Blue sensitive sub-band gap negative photoconductance in SnO 2 /TiO 2 NP bilayer oxide transistor.

Large negative photoconductance (NPC) of SnO 2 /TiO 2 nanoparticles (NPs) heterostructure has been observed with thin film transistor (TFT) geometry and has been investigated using sub-bandgap light (blue) illumination. This negative photoconduction has been detected both in accumulation and depletion mode operation, which effectively reduces the carrier mobility ( μ ) of the TFT. Moreover, the threshold voltage ( V th ) widely shifted in the positive direction under illumination. The combined effects of the reduction of mobility and V th shifting led to a faster reduction of On (or Off) state current under illumination. The negative photosensitivity of this system is as high as 3.2 A W -1 , which has been rarely reported in the earlier literature. Moreover, the variation of On (or Off) current, μ and V th shift is linear with low-intensity blue light. This SnO 2 /TiO 2  NP bilayer channel has been deposited on top of an ionic dielectric (Li-Al 2 O 3 ) that reduces its operating voltage of this TFT within 2 V. Furthermore, the device has achieved a saturation mobility of 0.4 cm 2 V -1 s -1 with an on/off ratio of 7.4 × 10 3 in the dark.

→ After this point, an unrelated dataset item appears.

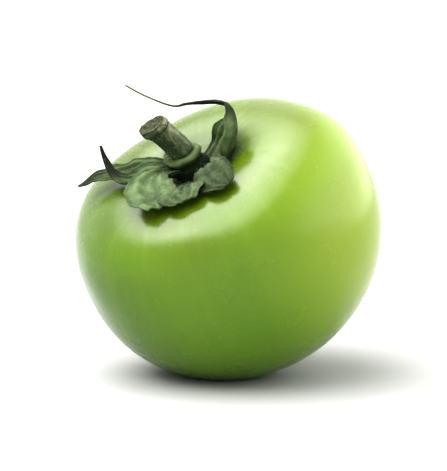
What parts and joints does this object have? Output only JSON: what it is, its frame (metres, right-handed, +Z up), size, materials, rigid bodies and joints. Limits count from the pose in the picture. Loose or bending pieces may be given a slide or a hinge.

An energy band diagram model has been proposed based on the type-II heterostructure formation between SnO 2 /TiO 2 semiconductors to explain this NPC mechanism. According to the energy band diagram model, adsorbed H 2 O molecules of TiO 2 NPs created a depleted layer in the heterostructure that accelerated the recombination process of photo-generated carriers rather than its transport.